If Nereid formed alongside Neptune, why does it orbit so strangely? The answer, the study argues, lies with Triton — Neptune’s largest moon and one of the strangest objects in the solar system. Triton orbits in the opposite direction of Neptune’s rotation, a retrograde path that scientists believe is the unmistakable signature of a capture event. CNN’s reporting notes that Triton is thought to have been captured from the Kuiper Belt over 4 billion years ago.

When Triton arrived, it would have devastated whatever moons Neptune already had. The enormous interloper crashed into the primordial system, destroying or ejecting original moons. Belyakov’s computer simulations of this scenario found that “around 25% of the time one or more moons can survive the Triton encounter on distant orbits,” as reported by CNN. Nereid, the team believes, survived precisely because Triton knocked it outward into its highly eccentric orbit — far enough from the action to escape destruction, but close enough to remain gravitationally bound to Neptune.

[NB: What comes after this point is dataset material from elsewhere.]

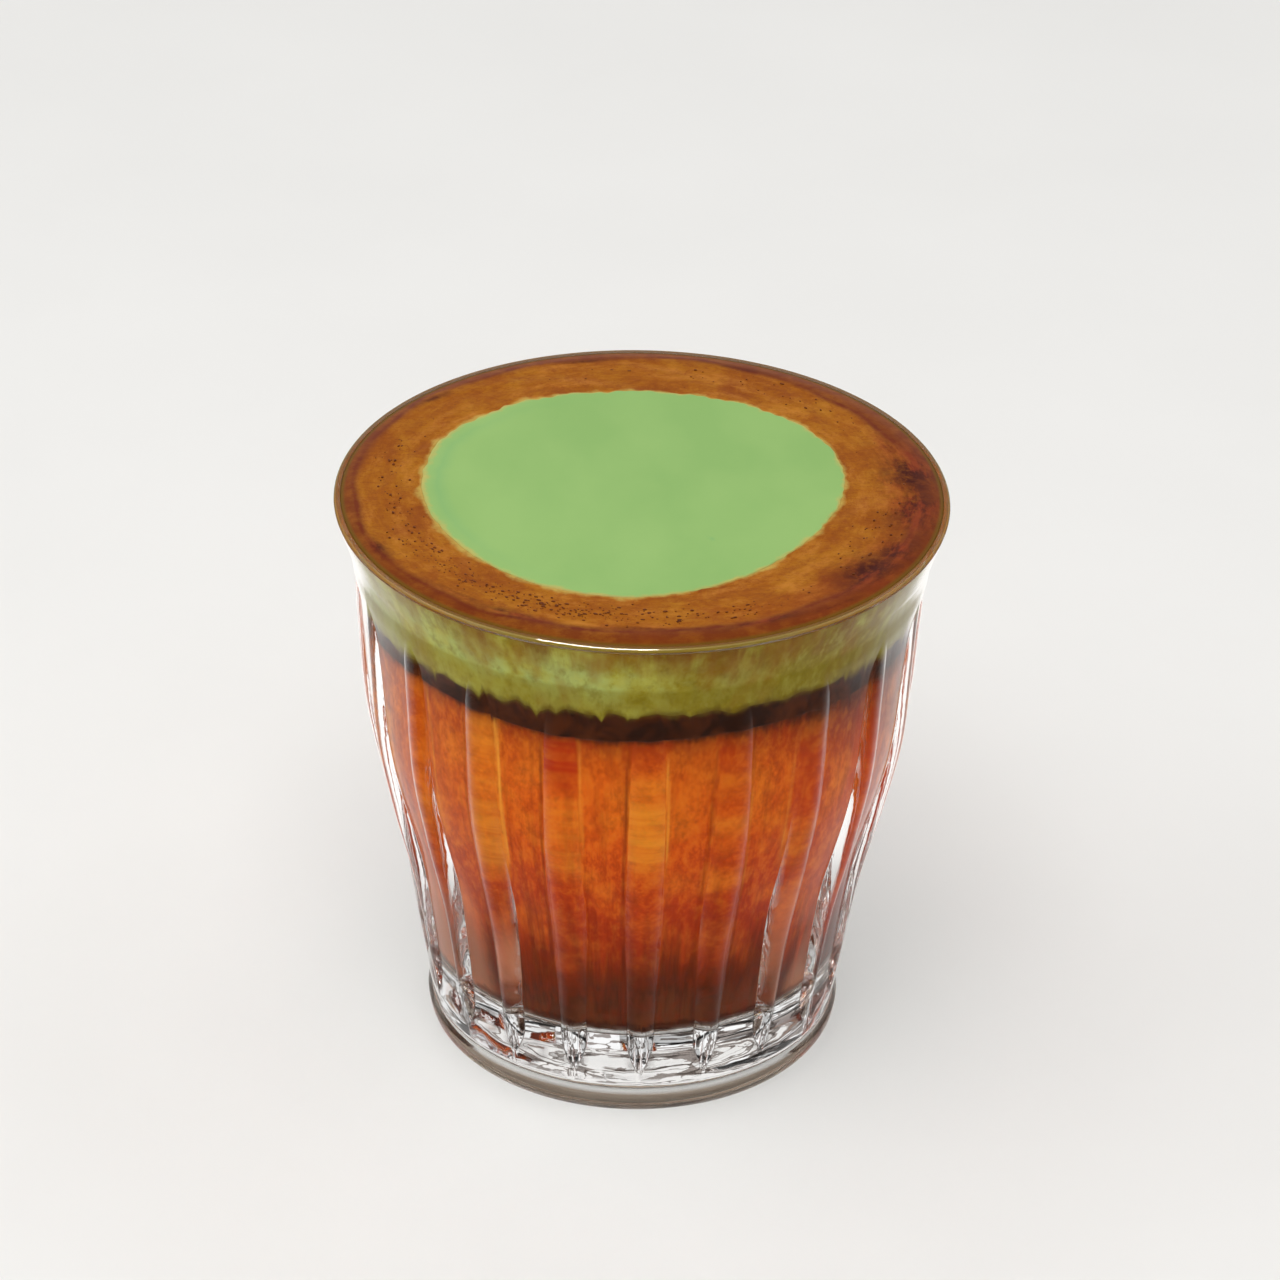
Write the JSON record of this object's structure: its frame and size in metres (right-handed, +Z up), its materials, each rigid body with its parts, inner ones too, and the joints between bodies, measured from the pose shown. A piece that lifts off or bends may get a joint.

“The team was able to show how Triton being captured into the Neptune system actually knocked Nereid into its current, highly eccentric orbit,” Space.com reported. Neptune’s innermost small moons may also be survivors of the original system, but those appear to be shattered fragments — “disrupted rubble piles,” as CNN’s reporting characterized them. Belyakov concluded that “Nereid is the only intact survivor of this process.”

Why Nereid Has Been Hard to Study

Nereid is roughly 220 miles (350 kilometers) across and sits at the outer edge of Neptune’s family of 16 known moons. The only close-up images of the moon come from Voyager 2’s 1989 flyby, which produced a single blurry photograph at long range — the spacecraft was too far from Nereid for a detailed look. With no dedicated Neptune mission planned in the near term, Webb has become the primary tool for learning anything new about the distant moon system. “Nereid is a huge outlier,” Belyakov told Space.com.

Kuiper himself sensed the moon’s significance in his 1949 discovery paper, writing that “there is some reason to hope that this object may become a clue to the unusual cosmogonic problem presented by the Neptune system,” as Space.com quoted. More than seven decades later, Webb’s 10-minute observation has begun to deliver on that hope.

Belyakov also used the findings to make a broader point about telescope time allocation. “It takes a long time to do science,” he said, as Space.com reported. “JWST has a finite lifetime. If we’re not funding scientists to research during James Webb’s lifetime, then maybe in decades to come we won’t have the data that we would have had otherwise.”

What We Don’t Know

The study does not resolve every question about Nereid. While the composition data strongly argues against a Kuiper Belt origin, the team’s model is probabilistic — their simulations show survival is possible roughly a quarter of the time, not guaranteed. The exact mechanism by which Nereid’s orbit stabilized into its current shape over billions of years remains a subject for future modeling. No spacecraft has been sent to Neptune since Voyager 2, and there is no funded mission to return there. With a comparatively scant 16 moons against Saturn’s 292, Neptune remains among the least-surveyed giant planets in the solar system, and Nereid — for all its significance — has yielded its secrets only through a handful of distant observations.

The paper by M. Belyakov, M. R. Davis, I. Wong, K. Batygin, and M. E. Brown is published in Science Advances with DOI 10.1126/sciadv.aeb1429.